This outcome is what I was referring to with the bathwater. I would not use this for CSV input containing a header row, as the information loss is worse than fixing up the duplicates.

sqlite> .import --csv --colname '%.0sCol_%02d' /b/Tmp/xact.csv Rubbish
sqlite> .schema
CREATE TABLE IF NOT EXISTS "Junk"(
  "Date_01" TEXT,
  "Transaction_02" TEXT,
  "Name_03" TEXT,
  "Memo_04" TEXT,
  "Amount_05" TEXT
);

Your format string implies colum names would actually be like "DateCol_01", "TransactionCol_02", ... right? Just a hack/execute/paste error I assume. Same with the Rubbish/Junk naming.

I welcome anybody to explain the shortcomings of this scheme.

This as proposed does the job for me, simply because header information is retained and duplicates don't block the import. I won't call it pretty but I understand the constraints, and for quick and dirty it functions just fine.

How about a --dupcols option that lets SQLite remain strict by default?

I do not understand what this would do. Please explain.

A poorly named suggestion for generating duplicate column names elegantly: "Date", "Transaction", "Name", "Date_02", ...

(9) By anonymous on 2022-02-23 03:13:20 in reply to 7 [link] [source]

OP here.
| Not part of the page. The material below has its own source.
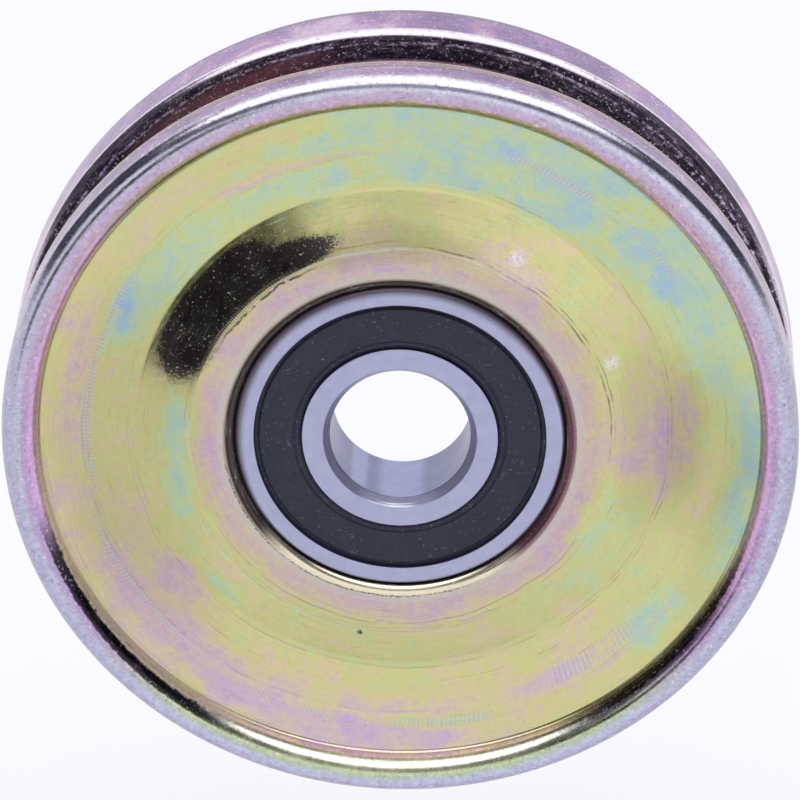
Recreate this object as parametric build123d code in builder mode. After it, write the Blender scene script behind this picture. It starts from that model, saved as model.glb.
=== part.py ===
from build123d import *
import math
import os

# Grooved belt idler pulley on a sealed deep-groove ball bearing.
# Pulley axis along Y, front face towards -Y, +Z up, origin at the centre of the
# bearing's bore. All lengths in millimetres.

os.makedirs("parts", exist_ok=True)

# Side of a mirrored feature: the front faces -Y, the rear faces +Y.
FRONT = -1
REAR = 1

# Bearing envelope (17 x 40 x 12)
bore_radius = 8.5
bearing_outer_radius = 20.0
bearing_half_width = 6.0

# Balls and raceways
ball_count = 8
ball_radius = 3.3735
pitch_radius = 14.25
race_clearance = 0.012
race_radius = 3.45

# Inner ring
inner_land_radius = 11.84
bore_chamfer_radial = 0.81
bore_chamfer_axial = 1.15
inner_edge_break = 0.15

# Outer ring
outer_land_radius = 16.5
outer_corner_rounding = 0.85
seal_shoulder_offset = 4.2
seal_groove_radius = 18.0
seal_groove_offset = 5.2
seal_mouth_radius = 17.65
seal_mouth_offset = 5.35

# Seal: a steel insert with rubber bonded over its outside and both edges
insert_inner_radius = 12.8
insert_outer_radius = 17.3
insert_inside_offset = 4.75
insert_outside_offset = 5.1
insert_flange_offset = 4.3
insert_sheet = 0.35
bead_radius = 17.95
bead_offset = 5.1
rebate_offset = 5.25
rebate_outer_radius = 17.6
rebate_inner_radius = 17.15
seal_face_offset = 5.7
seal_face_outer_radius = 16.95
seal_face_inner_radius = 12.95
seal_edge_rounding = 0.15
lip_groove_offset = 5.55
lip_groove_outer_radius = 12.87
lip_groove_inner_radius = 12.7
lip_ridge_outer_radius = 12.62
lip_ridge_inner_radius = 12.3
lip_running_clearance = 0.05
lip_outer_offset = 5.42
lip_inner_offset = 5.2
lip_root_radius = 12.4

# Pressed cage
cage_sheet = 0.6
cage_inner_radius = 13.1
cage_outer_radius = 15.4
pocket_clearance = 0.1
rivet_radius = 0.55
rivet_head_radius = 0.95
rivet_head_height = 0.35
rivet_crown_radius = 0.7

# Pulley
pulley_mid_y = 2.8
pulley_outer_radius = 48.0
rim_half_width = 11.4
rim_wall_radius = 43.6
rim_inner_roll = 2.4
rim_corner_roll = 1.65
rim_groove_roll = 1.2
front_groove_roll_offset = 6.25
rear_groove_roll_offset = 4.2
dish_foot_offset = 8.7
dish_foot_fillet = 0.7
crease_radius = 32.4
crease_offset = 6.5
crease_rounding = 2.5
groove_half_angle = math.radians(20)
groove_floor_radius = 41.5
floor_ring_inner_radius = 38.5

# Hub of the front disc: flat collar, cone and drawn tube
hub_face_y = -6.3
hub_mouth_rounding = 1.2
hub_collar_radius = 25.3
hub_collar_rounding = 1.0
hub_tube_radius = 23.0
hub_tube_end_y = 9.3
hub_tube_edge_rounding = 0.4
hub_back_y = -3.3
hub_back_radius = 25.0
hub_back_fillet = 1.5
cone_back_radius = 32.4
shoulder_radius = 17.9
shoulder_edge_rounding = 0.5

# Rear disc
rear_web_back_offset = 3.1
rear_web_back_radius = 36.4
rear_hole_edge_rounding = 0.4


def axial(side, offset):
    """Y of a point at a distance from the pulley's mid-plane on one side."""
    return pulley_mid_y + side * offset


def nearest(profile, radius, y):
    """The profile's corner closest to a radius and a Y."""
    return profile.vertices().sort_by_distance((radius, y, 0))[0]


def on_roll(centre_radius, centre_offset, roll, angle, side):
    """A point on a rolled edge, the angle taken from outward towards the rim's crest."""
    return (
        centre_radius + roll * math.cos(angle),
        axial(side, centre_offset + roll * math.sin(angle)),
    )


# Rim roll centres, as radius and distance from the pulley's mid-plane
crest_centre_radius = rim_wall_radius + rim_inner_roll
crest_centre_offset = rim_half_width - rim_inner_roll
corner_centre_radius = pulley_outer_radius - rim_corner_roll
roll_difference = rim_inner_roll - rim_corner_roll
corner_shift = corner_centre_radius - crest_centre_radius
corner_rise = math.sqrt(roll_difference**2 - corner_shift**2)
corner_centre_offset = crest_centre_offset + corner_rise
groove_roll_centre_radius = pulley_outer_radius - rim_groove_roll

# Angles on the rolls
foot_angle = math.pi + math.asin((crest_centre_offset - dish_foot_offset) / rim_inner_roll)
blend_angle = math.atan2(corner_rise, corner_shift)
flank_angle = groove_half_angle - math.pi / 2
half = 0.5

# Groove flanks and floor, which sit nearer to the front rim's edge than to the rear's
groove_roll_offset = {FRONT: front_groove_roll_offset, REAR: rear_groove_roll_offset}
flank_top_radius = groove_roll_centre_radius + rim_groove_roll * math.cos(flank_angle)
flank_drop = rim_groove_roll * math.sin(flank_angle)
flank_run = (flank_top_radius - groove_floor_radius) * math.tan(groove_half_angle)
floor_offset = {side: groove_roll_offset[side] + flank_drop - flank_run for side in (FRONT, REAR)}
floor_width = floor_offset[FRONT] + floor_offset[REAR]
floor_mid_y = pulley_mid_y + half * (floor_offset[REAR] - floor_offset[FRONT])
foot_radius = crest_centre_radius + rim_inner_roll * math.cos(foot_angle)


def draw_rim(side):
    """Rolled rim and groove flank, from the foot of the wall down to the groove's floor."""
    ThreePointArc(
        on_roll(crest_centre_radius, crest_centre_offset, rim_inner_roll, foot_angle, side),
        on_roll(
            crest_centre_radius,
            crest_centre_offset,
            rim_inner_roll,
            half * (foot_angle + blend_angle),
            side,
        ),
        on_roll(crest_centre_radius, crest_centre_offset, rim_inner_roll, blend_angle, side),
    )
    ThreePointArc(
        on_roll(crest_centre_radius, crest_centre_offset, rim_inner_roll, blend_angle, side),
        on_roll(
            corner_centre_radius,
            corner_centre_offset,
            rim_corner_roll,
            half * blend_angle,
            side,
        ),
        on_roll(corner_centre_radius, corner_centre_offset, rim_corner_roll, 0, side),
    )
    Line(
        (pulley_outer_radius, axial(side, corner_centre_offset)),
        (pulley_outer_radius, axial(side, groove_roll_offset[side])),
    )
    ThreePointArc(
        (pulley_outer_radius, axial(side, groove_roll_offset[side])),
        on_roll(
            groove_roll_centre_radius,
            groove_roll_offset[side],
            rim_groove_roll,
            half * flank_angle,
            side,
        ),
        (flank_top_radius, axial(side, groove_roll_offset[side] + flank_drop)),
    )
    Line(
        (flank_top_radius, axial(side, groove_roll_offset[side] + flank_drop)),
        (groove_floor_radius, axial(side, floor_offset[side])),
    )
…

Just wanted to say thanks a million for adding this functionality to the latest release of SQLite! It's going to be so much more convenient to not only have the system not fail every time, but the output that explains which columns are renamed is a fantastic way to know ahead of time what issues there were.

Again, this is fantastic. Thanks so much, Larry. It's truly, truly appreciated.

(6) By rbucker on 2022-02-06 17:40:29 in reply to 1 [link] [source]

Personally, I like to validate my data before blindly importing data. I have yet to experience any sort of trojan in the incoming data but I have experienced CSVs with tons of errors because they were exported from XLSX:

columns with unicode data
columns with embedded quotes or commas
multiple columns to the right of the last column
import sets all columns as text
since sqlite stores everything as text type casting type rules which I'm not an expert in there can be issues between = and like... one could make the point that the preprocessing should try to identify the datatype.

Anyway, You have several choices...

make your changes to the example csv extension
preprocess your input files with some snappy tools like awk